Qualcuno ha scritto che solo Amato aveva la patente per citare Marx. E' falso. E in più, il professore, visto il contesto, avrebbe avuto la stessa patente per citare Craxi. Il fatto che abbia scelto invece l'autore del Capitale non è cosa da sottovalutare. Così come appare colmabile la distanza concettuale tra il riformismo dell'ex delfino socialista e quello di Cofferati; "riformismi che devono vivere nello stesso partito", ha sottolineato con chiarezza il leader della Cgil.

Resta una domanda: perché Amato non fece lo stesso a Firenze, quando nacque la Cosa 2, sequel sfortunato della vera e unica svolta del Pci?
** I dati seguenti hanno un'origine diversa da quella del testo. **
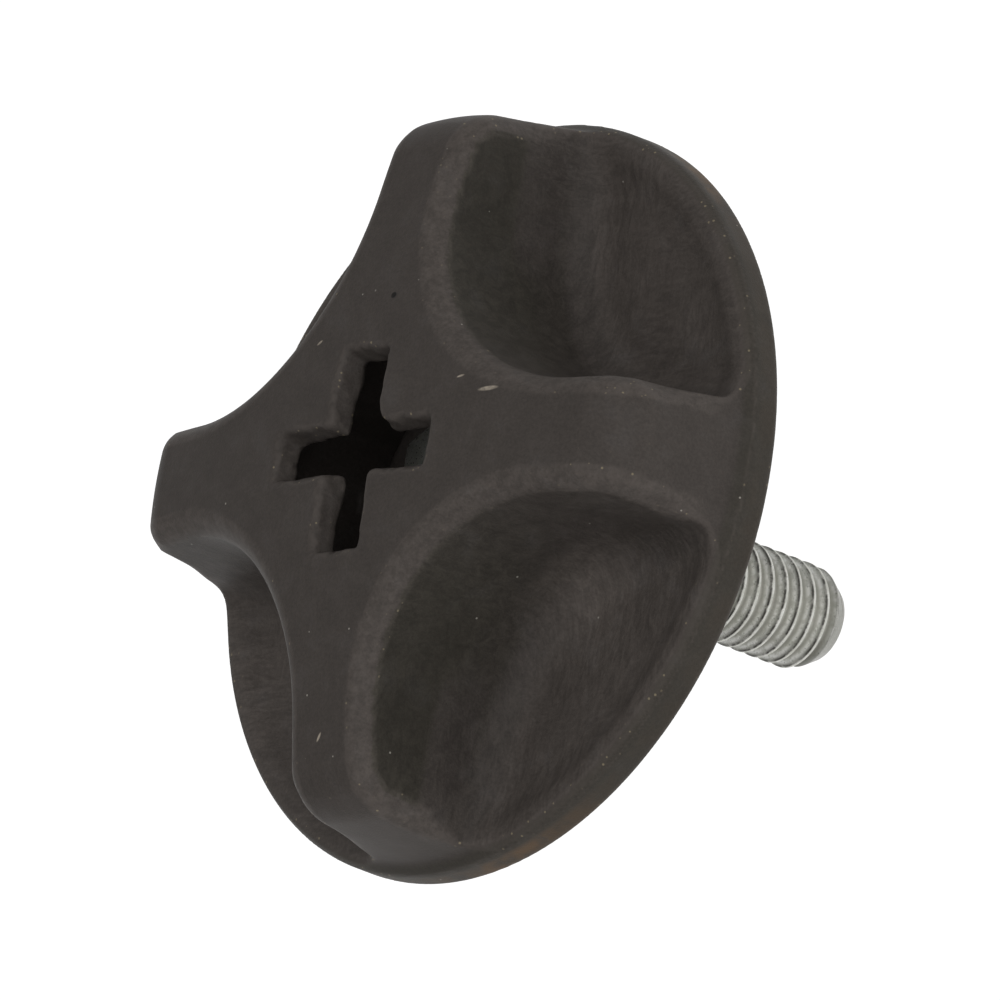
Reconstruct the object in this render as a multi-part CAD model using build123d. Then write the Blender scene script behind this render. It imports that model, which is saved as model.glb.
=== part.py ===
"""Star-knob thumb screw: a moulded plastic head on a steel M6 stud.

Millimetres. The origin is on the screw axis at the seating face of the boss, +Z runs out of the
face of the head, and the stud points along -Z. One arm of the star lies along +X.
"""
from build123d import *
from math import ceil, radians, sin, sqrt, tan
import os

# head, outside
knob_radius = 21.25
rim_bottom = 1.7
rim_top = 3.7
rim_bevel = 0.5
crown_height = 14.35
crown_radius = 78.0
arm_end_radius = 19.7
arm_end_height = 12.0
arm_foot_radius = 20.75
arm_end_bevel = 1.3
arm_half_width = 3.1
valley_radius = 12.0
star_bevel = 0.8

# finger pockets
pocket_floor = 2.9
pocket_radius = 19.9
pocket_draft = 3.0
pocket_foot_rounding = 2.3
lip_top = 3.8
lip_slope_width = 0.9

# head, inside
wall = 1.7
crown_wall = 1.5
skirt_bottom = 1.1
skirt_radius = 19.2
boss_radius = 7.0
boss_top = 5.6
boss_edge = 0.4
web_radius = 8.6
web_thickness = 1.5
web_width = 8.2
plate_radius = 9.9
plate_top = 2.6
valley_rib_width = 1.6
arm_rib_width = 1.3

# cross slot through the crown
slot_middle_x = 0.3
slot_middle_y = -0.2
slot_length_x = 12.4
slot_length_y = 11.6
slot_width_along_x = 2.9
slot_width_along_y = 3.75
slot_corner = 0.3
slot_taper = 16.7
slot_depth = 2.6

# stud
stud_length = 20.3
shank_radius = 3.0
shank_length = 2.0
thread_pitch = 1.0
thread_crest_radius = 2.95
thread_root_radius = 2.4
thread_crest_width = 0.16
thread_crest_rounding = 0.06
thread_base_width = 0.82
thread_base_depth = 0.15
tip_radius = 2.2
tip_length = 1.3
collar_radius = 3.5
anchor_bottom = 1.9
anchor_height = 4.0
anchor_flats = 10.0

clear = 30.0


def crown_z(radius, depth=0.0):
    """Height at a radius of the domed crown, or of the sphere this depth inside it."""
    return crown_height - crown_radius + sqrt((crown_radius - depth) ** 2 - radius**2)


def end_wall_radius(z):
    """Radius at a height of the steep wall that closes the arms."""
    lean = (arm_foot_radius - arm_end_radius) / (arm_end_height - rim_top)
    return arm_foot_radius - (z - rim_top) * lean


def crown_arc(end_radius, depth=0.0):
    """Half the section of the crown, from the axis out to a radius."""
    middle = end_radius / 2
    return ThreePointArc(
        (0, crown_z(0, depth)), (middle, crown_z(middle, depth)), (end_radius, crown_z(end_radius, depth))
    )


def turned(*edges):
    """The solid of revolution about the screw axis of a closed section drawn in X and Z."""
    return revolve(make_face(Plane.XZ * Curve(edges)), Axis.Z, 360)


def four_times(feature):
    """A feature and its copies in the other three quarters."""
    return [feature.rotate(Axis.Z, 90 * quarter) for quarter in range(4)]


def tower():
    """The head before its pockets are cut: domed crown, steep arm ends, rim and skirt."""
    crown_end = arm_end_radius - arm_end_bevel
    bevel_foot = crown_z(arm_end_radius) - arm_end_bevel
    outside = Polyline(
        (crown_end, crown_z(crown_end)),
        (end_wall_radius(bevel_foot), bevel_foot),
        (arm_foot_radius, rim_top),
        (knob_radius, rim_top - rim_bevel),
        (knob_radius, rim_bottom),
        (skirt_radius, rim_bottom),
        (skirt_radius, skirt_bottom),
        (0, skirt_bottom),
        (0, crown_height),
    )
    return turned(crown_arc(crown_end), outside)


def valley_arc(side, radius):
    """The round corner between two arms whose sides are this far from their middle lines."""
    centre = side + radius
    near = centre - radius * sin(radians(45))
    return ThreePointArc((side, centre), (near, near), (centre, side))


def finger_pocket():
    """The pocket between the +X and +Y arms: drafted walls, a rounded foot and a lip at the rim."""
    widening = (clear - crown_z(0)) * tan(radians(pocket_draft))
    side = arm_half_width - widening
    radius = valley_radius + widening
    centre = side + radius
    reach = 2 * clear
    far_sides = Polyline((centre, side), (reach, side), (reach, reach), (side, reach), (side, centre))
    outline = make_face(Curve([valley_arc(side, radius), far_sides]))
    walls = extrude(Plane.XY.offset(clear) * outline, pocket_floor - clear, taper=pocket_draft)
    floor_edges = walls.edges().group_by(Axis.Z)[0]
    inner_edges = [edge for edge in floor_edges if edge.center().length < clear]
    walls = fillet(inner_edges, pocket_foot_rounding)
    foot_radius = pocket_radius - lip_slope_width
    lip = Polyline(
        (0, skirt_bottom),
        (foot_radius, skirt_bottom),
        (foot_radius, pocket_floor),
        (pocket_radius, lip_top),
        (reach, lip_top),
        (reach, reach),
        (0, reach),
        (0, skirt_bottom),
    )
    return walls & turned(lip)


def hollow():
    """The space inside the star, open below, one wall inside the outer surface."""
    foot_inset = wall - (crown_z(0) - skirt_bottom) * tan(radians(pocket_draft))
    side = arm_half_width - foot_inset
    radius = valley_radius + foot_inset
    quarter = [
        Line((knob_radius, -side), (knob_radius, side)),
        Line((knob_radius, side), (side + radius, side)),
        valley_arc(side, radius),
        Line((side, side + radius), (side, knob_radius)),
    ]
    outline = [edge.rotate(Axis.Z, 90 * turn) for turn in range(4) for edge in quarter]
    star = Plane.XY.offset(skirt_bottom) * make_face(Curve(outline))
    prism = extrude(star, crown_z(0) - skirt_bottom, taper=pocket_draft)
    end_radius = arm_end_radius - wall - arm_end_bevel / 2
    foot_radius = arm_foot_radius - wall
    inside = Polyline(
        (end_radius, crown_z(end_radius, crown_wall)),
        (foot_radius, rim_top),
        (foot_radius, 0),
        (0, 0),
        (0, crown_z(0, crown_wall)),
    )
    return prism & turned(crown_arc(end_radius, crown_wall), inside)


def boss():
    """The round post that holds the stud. Its lower end is the seating face."""
    post = Cylinder(boss_radius, boss_top, align=(Align.CENTER, Align.CENTER, Align.MIN))
    return chamfer(post.edges().sort_by(Axis.Z)[0], boss_edge)


def chamber():
    """The webs across the arms and the plate round the boss, which close off the middle of the hollow."""
    upright = (Align.MIN, Align.CENTER, Align.MIN)
    height = crown_z(web_radius + web_thickness) - skirt_bottom - crown_wall / 2
    web = Pos(web_radius, 0, skirt_bottom) * Box(web_thickness, web_width, height, align=upright)
    thickness = plate_top - skirt_bottom
    plate = Cylinder(plate_radius, thickness, align=(Align.CENTER, Align.CENTER, Align.MIN))
    return four_times(web) + [Pos(0, 0, skirt_bottom) * plate]


def ribs():
    """Upright ribs that join the boss to the valleys and to the arm ends."""
    height = boss_top - skirt_bottom
    upright = (Align.MIN, Align.CENTER, Align.MIN)
    start = boss_radius - 1
    foot = Pos(start, 0, skirt_bottom)
    arm_rib = foot * Box(arm_end_radius - start, arm_rib_width, height, align=upright)
    valley_reach = (arm_half_width + valley_radius) * sqrt(2) - valley_radius
    valley_rib = foot * Box(valley_reach - start, valley_rib_width, height, align=upright)
    return four_times(arm_rib) + four_times(valley_rib.rotate(Axis.Z, 45))


def cross_slot():
    """The tapered cross-shaped opening through the crown, its arms in line with those of the star."""
    slot = []
    for size in ((slot_length_x, slot_width_along_x), (slot_width_along_y, slot_length_y)):
        outline = RectangleRounded(*size, slot_corner)
        top = Pos(slot_middle_x, slot_middle_y, crown_height) * outline
        slot.append(extrude(top, -slot_depth, taper=slot_taper))
    return slot


def anchor():
    """The part of the stud that is moulded into the boss: a collar and a hexagonal head."""
    collar = Cylinder(collar_radius, anchor_bottom, align=(Align.CENTER, Align.CENTER, Align.MIN))
    hexagon = Plane.XY.offset(anchor_bottom) * RegularPolygon(
        anchor_flats / 2, 6, major_radius=False, rotation=30
    )
    return collar + extrude(hexagon, anchor_height)


def thread_ridge():
    """One right-hand helical ridge, from beyond the tip up into the shank."""
    bottom = -ceil(stud_length / thread_pitch) * thread_pitch - thread_pitch
    top = thread_pitch - shank_length
    helix = Helix(thread_pitch, top - bottom, thread_root_radius, center=(0, 0, bottom))
    flank_end = thread_crest_radius - thread_root_radius - thread_crest_rounding
    base = thread_base_width / 2
    crest = thread_crest_width / 2
    section = [
        Polyline(
            (flank_end, crest),
            (0, base),
            (-thread_base_depth, base),
            (-thread_base_depth, -base),
            (0, -base),
            (flank_end, -crest),
        ),
        ThreePointArc((flank_end, -crest), (flank_end + thread_crest_rounding, 0), (flank_end, crest)),
    ]
    across = Plane(origin=helix @ 0, x_dir=(1, 0, 0), z_dir=helix % 0)
    return sweep(make_face(across * Curve(section)), path=helix, is_frenet=True)


def threaded_stud():
    """The steel screw: threaded length with a coned tip, plain shank, and anchor."""
    core = Pos(0, 0, -stud_length) * Cylinder(
        thread_root_radius, stud_length, align=(Align.CENTER, Align.CENTER, Align.MIN)
    )
    envelope = Polyline(
        (0, 0),
        (shank_radius, 0),
        (shank_radius, tip_length - stud_length),
        (tip_radius, -stud_length),
        (0, -stud_length),
        (0, 0),
    )
    threaded = (core + thread_ridge()) & turned(envelope)
    shank_chamfer = shank_radius - thread_root_radius
    shank = Polyline(
        (0, 0),
        (shank_radius, 0),
        (shank_radius, -shank_length),
        (thread_root_radius, -shank_length - shank_chamfer),
        (0, -shank_length - shank_chamfer),
        (0, 0),
    )
    return threaded + turned(shank) + anchor()


def knob_head():
    """The moulded head, closed around the stud's collar and anchor."""
    head = tower()
    for pocket in four_times(finger_pocket()):
        head -= pocket
    crown = head.faces().sort_by(Axis.Z)[-1]
    head = chamfer(crown.outer_wire().edges().filter_by(GeomType.BSPLINE), star_bevel)
    head -= hollow()
    for piece in ribs() + chamber() + [boss()]:
        head += piece
    for arm in cross_slot():
        head -= arm
    return head - anchor()


def write(node, shape):
    """Write one sub-part as parts/NODE.step."""
    shape.label = node
    export_step(shape, f"parts/{node}.step")


os.makedirs("parts", exist_ok=True)
write("knob_head", knob_head())
write("threaded_stud", threaded_stud())
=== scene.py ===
"""Looks of the star-knob thumb screw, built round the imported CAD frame.

Lengths in this script are millimetres unless a name says otherwise, and are turned into metres when a
mesh is made. The head is described as a signed distance, one function per feature, and meshed once.
"""
import math

import bpy
import numpy as np
from mathutils import Matrix, Vector

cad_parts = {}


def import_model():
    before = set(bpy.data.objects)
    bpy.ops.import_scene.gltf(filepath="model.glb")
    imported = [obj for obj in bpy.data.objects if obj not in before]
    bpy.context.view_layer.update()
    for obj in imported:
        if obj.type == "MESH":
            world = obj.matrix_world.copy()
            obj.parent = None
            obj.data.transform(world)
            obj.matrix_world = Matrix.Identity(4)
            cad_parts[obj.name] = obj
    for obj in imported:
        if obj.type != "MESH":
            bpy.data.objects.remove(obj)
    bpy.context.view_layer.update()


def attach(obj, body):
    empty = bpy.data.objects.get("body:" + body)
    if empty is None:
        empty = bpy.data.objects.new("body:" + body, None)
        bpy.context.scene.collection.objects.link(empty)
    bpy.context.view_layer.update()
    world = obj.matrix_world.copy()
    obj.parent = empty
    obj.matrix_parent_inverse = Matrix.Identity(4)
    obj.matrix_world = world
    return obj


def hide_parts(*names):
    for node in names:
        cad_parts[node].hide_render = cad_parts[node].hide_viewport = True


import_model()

MM = 0.001

# head, outside
KNOB_RADIUS = 21.25
RIM_BOTTOM, RIM_TOP = 1.7, 3.7
CROWN_HEIGHT, CROWN_RADIUS = 14.35, 78.0
ARM_END_RADIUS, ARM_END_Z, ARM_FOOT_RADIUS = 19.7, 12.0, 20.75
ARM_END_BEVEL = 1.3
ARM_HALF_WIDTH, VALLEY_RADIUS = 3.1, 12.0
DRAFT = math.tan(math.radians(3.0))
STAR_BEVEL = 0.8
RIM_ROUNDING, RIM_FOOT_ROUNDING = 0.6, 0.4

# finger pockets
POCKET_FLOOR, POCKET_RADIUS = 2.9, 19.9
LIP_TOP, LIP_SLOPE_WIDTH = 3.8, 0.9
FLOOR_RISE = 0.35
FOOT_ROUNDING, LIP_FOOT_ROUNDING = 2.3, 1.3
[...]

Perché solo ora, con D'Alema in ombra e Veltroni a fare un altro mestiere, si incarica in prima persona di riunire i nipoti di Livorno?

Risposta: perché i leader non si inventano e soprattutto i leader capiscono quando gli spazi politici si aprono. Così, neanche troppo nascostamente, Cofferati e Amato si sono incaricati di gestire le ali del nuovo partito della sinistra italiana. Dove e come volerà è troppo presto per dirlo.